Task directions
Pull out every line below that contains the word "before".

::::::::::

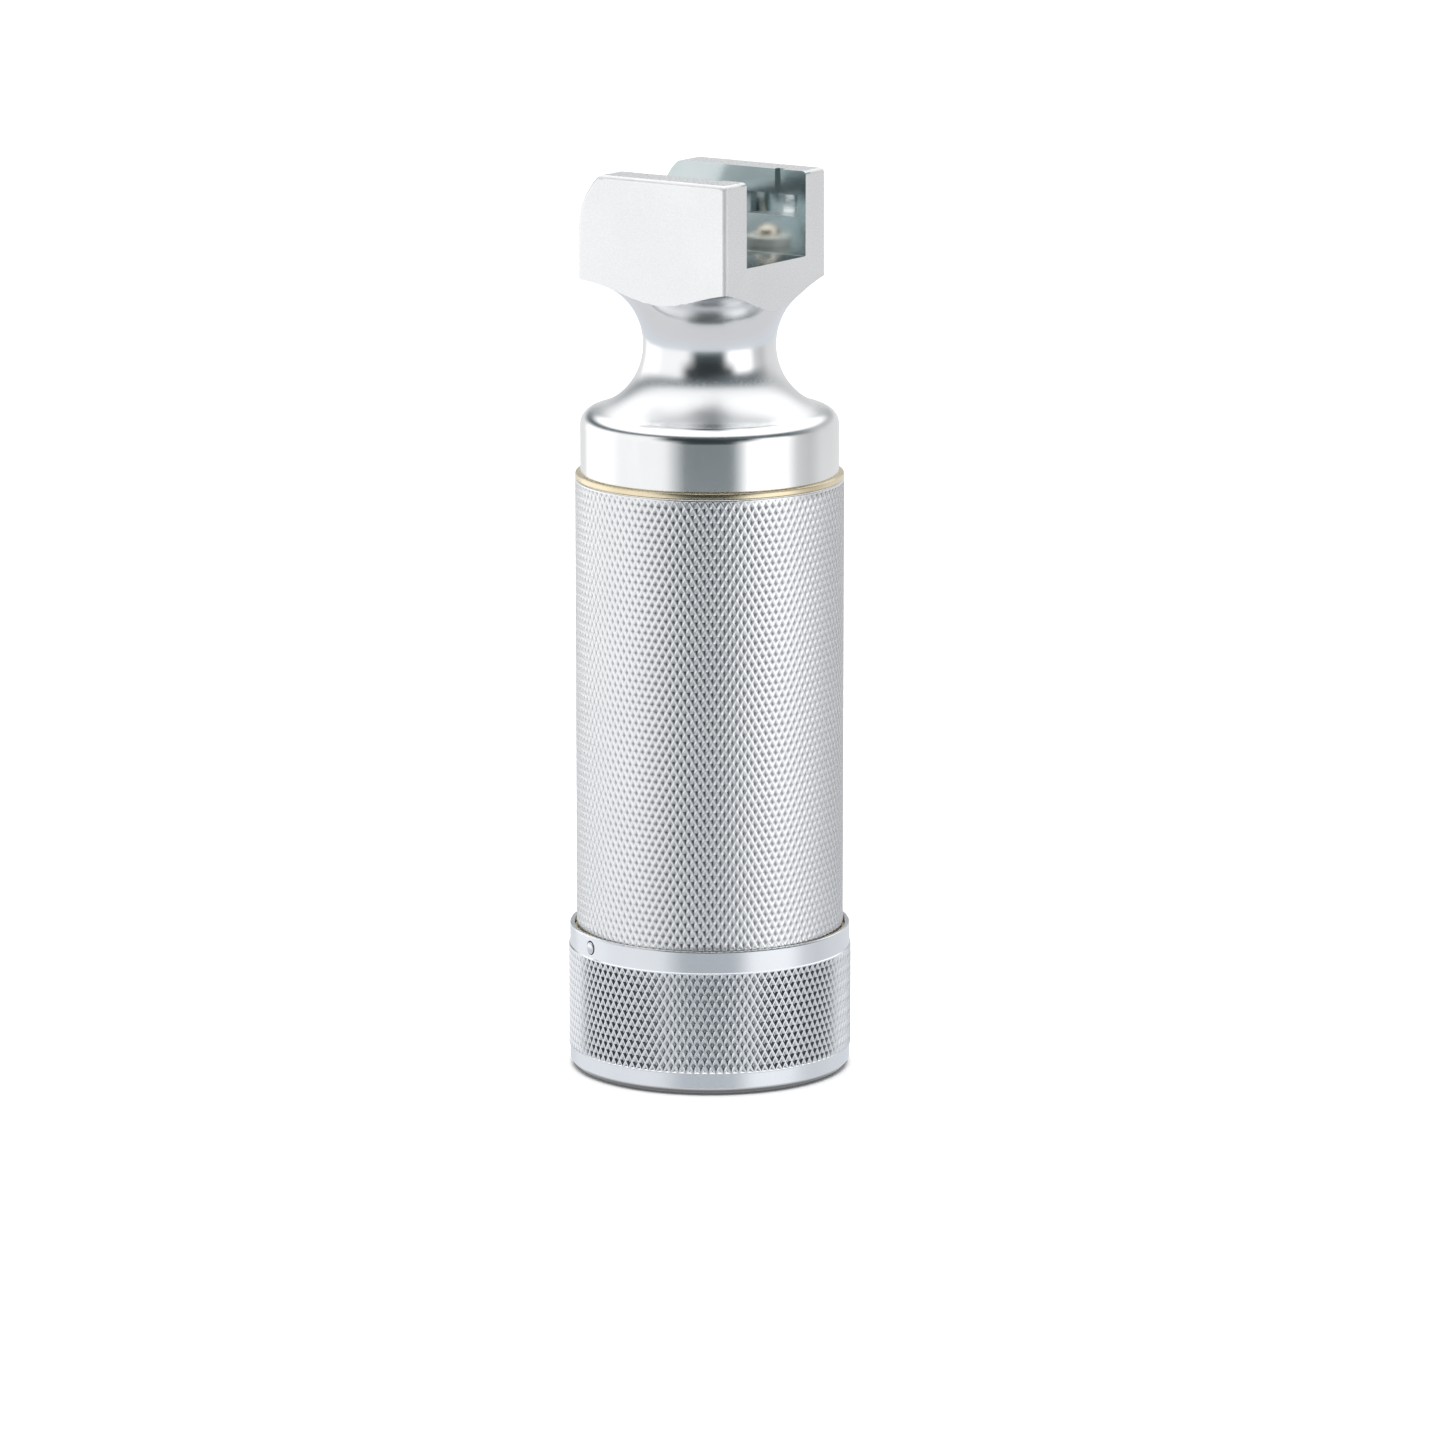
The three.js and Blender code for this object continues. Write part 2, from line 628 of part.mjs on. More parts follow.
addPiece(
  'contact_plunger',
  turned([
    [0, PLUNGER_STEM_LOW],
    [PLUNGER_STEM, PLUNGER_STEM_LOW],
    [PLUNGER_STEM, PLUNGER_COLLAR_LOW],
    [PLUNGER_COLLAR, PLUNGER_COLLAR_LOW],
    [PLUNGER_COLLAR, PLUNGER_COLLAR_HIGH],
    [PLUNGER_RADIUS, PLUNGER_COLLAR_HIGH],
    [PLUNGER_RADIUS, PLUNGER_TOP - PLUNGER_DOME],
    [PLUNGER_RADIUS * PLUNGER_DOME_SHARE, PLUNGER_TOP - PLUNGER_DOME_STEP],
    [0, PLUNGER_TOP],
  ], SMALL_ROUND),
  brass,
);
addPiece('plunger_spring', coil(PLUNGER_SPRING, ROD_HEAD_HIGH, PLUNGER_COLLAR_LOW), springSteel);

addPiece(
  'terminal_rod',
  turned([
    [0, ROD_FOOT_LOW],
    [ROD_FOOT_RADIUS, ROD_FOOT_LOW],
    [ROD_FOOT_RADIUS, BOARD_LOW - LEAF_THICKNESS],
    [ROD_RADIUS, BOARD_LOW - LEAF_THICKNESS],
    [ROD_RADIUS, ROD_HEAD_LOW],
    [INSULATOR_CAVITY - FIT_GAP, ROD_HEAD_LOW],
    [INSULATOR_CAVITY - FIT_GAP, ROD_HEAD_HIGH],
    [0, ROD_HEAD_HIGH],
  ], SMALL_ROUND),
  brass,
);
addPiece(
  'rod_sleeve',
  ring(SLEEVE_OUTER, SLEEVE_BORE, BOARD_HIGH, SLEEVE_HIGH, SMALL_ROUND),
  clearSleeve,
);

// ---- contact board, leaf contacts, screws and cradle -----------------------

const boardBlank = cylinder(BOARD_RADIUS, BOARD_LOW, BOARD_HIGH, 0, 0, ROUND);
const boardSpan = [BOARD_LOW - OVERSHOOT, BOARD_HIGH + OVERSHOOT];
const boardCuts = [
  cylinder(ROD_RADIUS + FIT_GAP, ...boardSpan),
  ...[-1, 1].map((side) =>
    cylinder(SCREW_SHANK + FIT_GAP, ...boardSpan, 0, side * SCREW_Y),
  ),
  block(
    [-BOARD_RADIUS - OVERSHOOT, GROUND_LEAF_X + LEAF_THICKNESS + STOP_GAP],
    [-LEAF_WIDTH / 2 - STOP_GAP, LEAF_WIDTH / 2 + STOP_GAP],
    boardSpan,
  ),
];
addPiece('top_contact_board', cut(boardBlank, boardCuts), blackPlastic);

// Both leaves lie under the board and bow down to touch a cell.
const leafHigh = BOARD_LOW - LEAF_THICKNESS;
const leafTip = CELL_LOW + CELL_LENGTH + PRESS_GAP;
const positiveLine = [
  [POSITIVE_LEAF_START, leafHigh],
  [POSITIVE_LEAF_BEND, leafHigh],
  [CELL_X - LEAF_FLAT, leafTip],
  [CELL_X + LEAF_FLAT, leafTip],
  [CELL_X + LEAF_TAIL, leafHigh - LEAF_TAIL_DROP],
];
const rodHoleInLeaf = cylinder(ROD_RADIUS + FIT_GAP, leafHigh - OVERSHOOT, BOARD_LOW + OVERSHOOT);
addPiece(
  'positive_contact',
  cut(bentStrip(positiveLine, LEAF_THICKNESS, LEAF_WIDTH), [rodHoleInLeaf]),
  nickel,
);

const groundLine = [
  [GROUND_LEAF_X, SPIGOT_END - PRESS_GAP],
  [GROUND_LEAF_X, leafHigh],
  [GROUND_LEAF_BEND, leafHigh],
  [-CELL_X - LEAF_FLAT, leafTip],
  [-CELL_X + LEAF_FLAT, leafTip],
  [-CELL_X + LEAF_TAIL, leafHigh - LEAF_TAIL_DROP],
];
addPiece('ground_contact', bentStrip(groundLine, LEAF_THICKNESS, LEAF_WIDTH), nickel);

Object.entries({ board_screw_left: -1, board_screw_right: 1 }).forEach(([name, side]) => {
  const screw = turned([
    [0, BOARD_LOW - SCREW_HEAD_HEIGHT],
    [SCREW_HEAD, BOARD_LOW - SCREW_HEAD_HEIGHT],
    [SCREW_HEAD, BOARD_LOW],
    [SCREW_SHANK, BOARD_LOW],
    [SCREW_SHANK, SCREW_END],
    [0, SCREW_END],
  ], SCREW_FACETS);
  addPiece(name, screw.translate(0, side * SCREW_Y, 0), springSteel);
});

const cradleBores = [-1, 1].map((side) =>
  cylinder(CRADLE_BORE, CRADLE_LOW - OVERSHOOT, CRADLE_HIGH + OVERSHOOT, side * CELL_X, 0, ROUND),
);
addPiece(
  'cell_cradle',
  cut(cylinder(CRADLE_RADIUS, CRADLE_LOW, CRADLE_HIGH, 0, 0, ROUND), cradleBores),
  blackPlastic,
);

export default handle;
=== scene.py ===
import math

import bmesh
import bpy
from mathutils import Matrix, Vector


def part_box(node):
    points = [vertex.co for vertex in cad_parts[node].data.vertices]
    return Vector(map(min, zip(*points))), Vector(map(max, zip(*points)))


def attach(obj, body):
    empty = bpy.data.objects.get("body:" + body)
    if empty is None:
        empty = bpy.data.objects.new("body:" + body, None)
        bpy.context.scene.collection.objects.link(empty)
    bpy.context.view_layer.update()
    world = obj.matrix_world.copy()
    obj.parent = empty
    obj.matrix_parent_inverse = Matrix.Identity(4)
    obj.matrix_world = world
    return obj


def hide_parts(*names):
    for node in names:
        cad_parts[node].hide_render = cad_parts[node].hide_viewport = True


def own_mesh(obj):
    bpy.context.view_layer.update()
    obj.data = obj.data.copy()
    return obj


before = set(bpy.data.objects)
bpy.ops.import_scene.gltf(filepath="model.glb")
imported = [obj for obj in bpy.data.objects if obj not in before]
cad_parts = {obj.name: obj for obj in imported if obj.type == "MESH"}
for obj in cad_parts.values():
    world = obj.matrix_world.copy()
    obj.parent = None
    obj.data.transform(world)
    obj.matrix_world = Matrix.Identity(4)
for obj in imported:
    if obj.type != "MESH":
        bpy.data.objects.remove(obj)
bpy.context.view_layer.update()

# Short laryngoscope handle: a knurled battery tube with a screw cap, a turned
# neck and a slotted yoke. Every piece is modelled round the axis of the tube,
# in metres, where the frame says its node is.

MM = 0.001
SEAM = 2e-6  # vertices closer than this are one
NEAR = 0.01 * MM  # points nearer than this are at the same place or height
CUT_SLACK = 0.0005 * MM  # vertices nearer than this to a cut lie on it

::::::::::

Result of the exercise
before = set(bpy.data.objects)
imported = [obj for obj in bpy.data.objects if obj not in before]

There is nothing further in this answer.